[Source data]
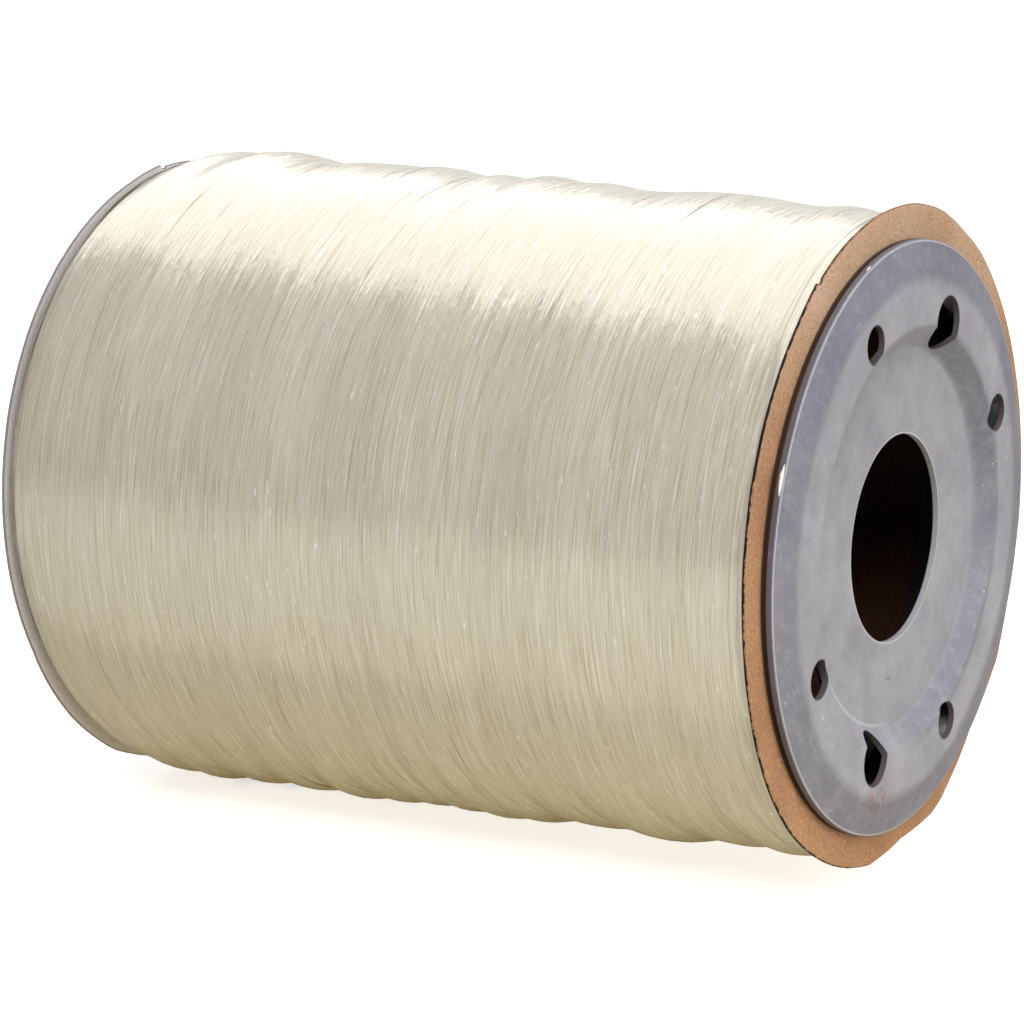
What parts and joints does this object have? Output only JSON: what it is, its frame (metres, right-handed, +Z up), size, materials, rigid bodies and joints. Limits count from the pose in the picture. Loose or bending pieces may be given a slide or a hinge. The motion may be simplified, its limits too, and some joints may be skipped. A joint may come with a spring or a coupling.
{
  "type": "fishing line spool",
  "caption": "Bulk spool of monofilament line on a cardboard core, with card flange discs and moulded plug-in end caps that take a spindle.",
  "frame": {"origin": "middle of the spool on its axis: the centre of the bounding box", "axes": "+X along the spool's axis, out of the front end; +Z up with the spool lying on its side; +Y to the right, seen from the front end"},
  "size_m": [0.2246, 0.172, 0.172],
  "materials": {
    "core_board": "spiral-wound brown board, matt",
    "kraft_card": "kraft liner outside, grey board inside, matt",
    "cap_plastic": "scuffed grey moulded plastic",
    "line_nylon": "clear nylon line, wound"
  },
  "bodies": {
    "spool_body": {"core_tube": "core_board", "front_card_disc": "kraft_card", "rear_card_disc": "kraft_card", "line_package": "line_nylon"},
    "front_cap": {"front_end_cap": "cap_plastic"},
    "rear_cap": {"rear_end_cap": "cap_plastic"}
  },
  "joints": [
    {"name": "front_cap_pull", "type": "slide", "parent": "spool_body", "child": "front_cap", "axis": [1, 0, 0], "range_m": [0, 0.026]},
    {"name": "rear_cap_pull", "type": "slide", "parent": "spool_body", "child": "rear_cap", "axis": [-1, 0, 0], "range_m": [0, 0.026]}
  ]
}
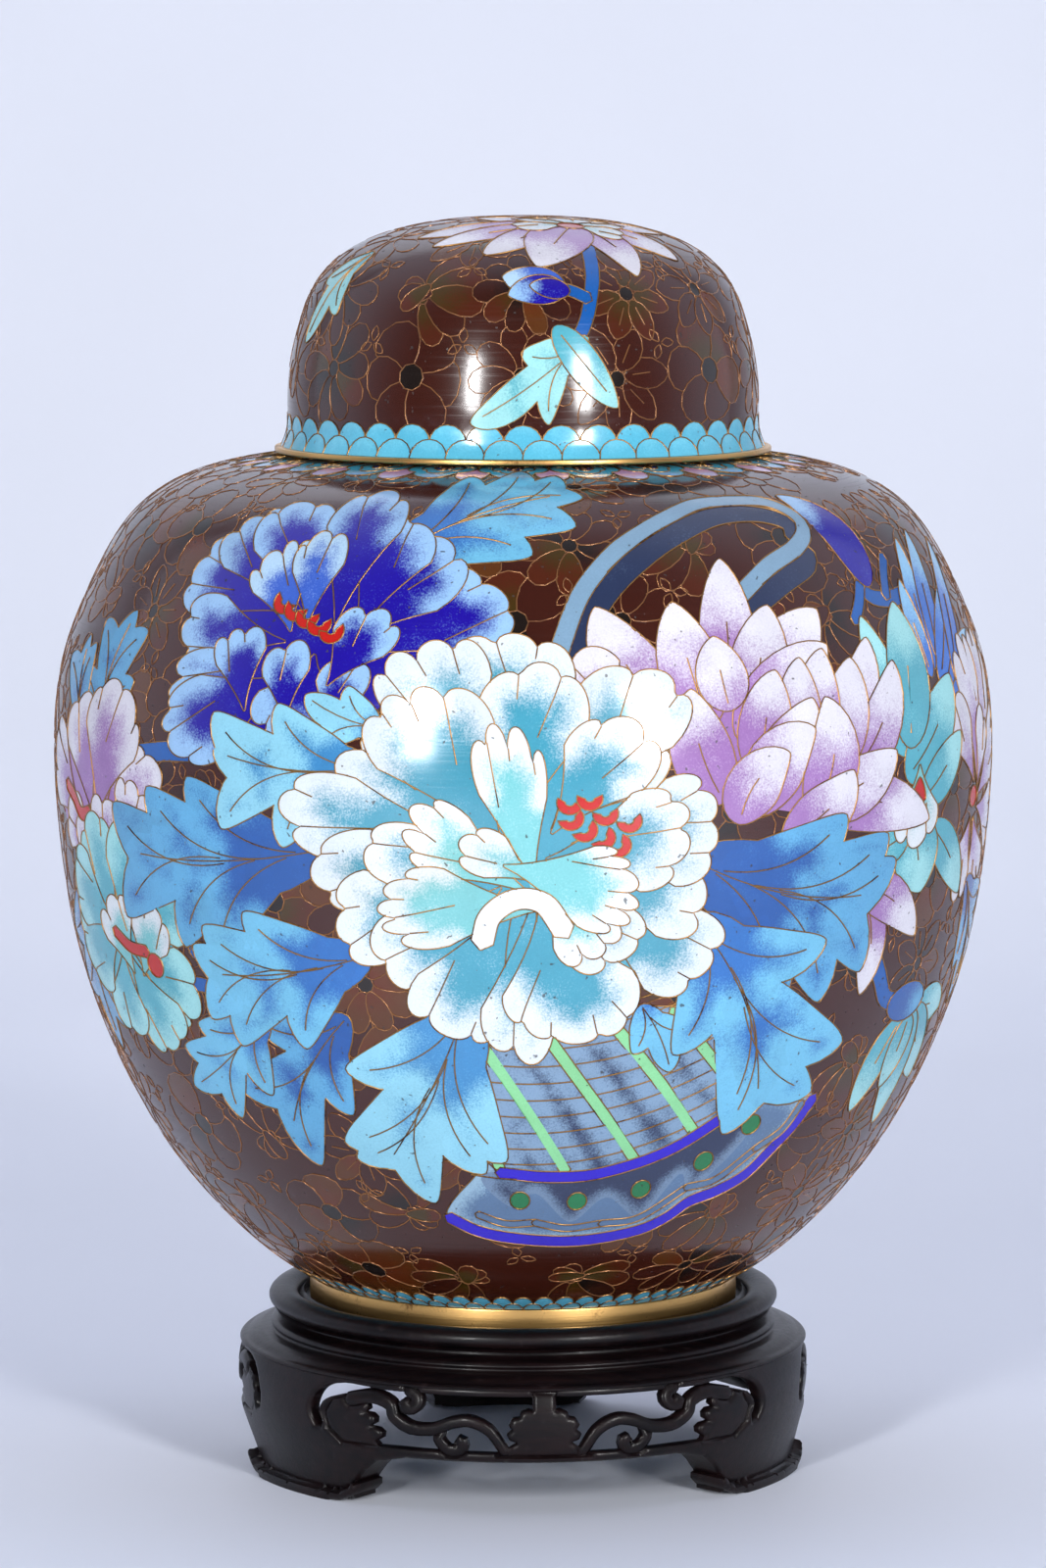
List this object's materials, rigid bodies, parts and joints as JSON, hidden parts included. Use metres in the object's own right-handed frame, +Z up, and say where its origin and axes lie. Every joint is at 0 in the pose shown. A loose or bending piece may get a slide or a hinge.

= THE TASK =
Your answer should be a single number: the count of lines that contain "parts".

= WORKED SOLUTION =
2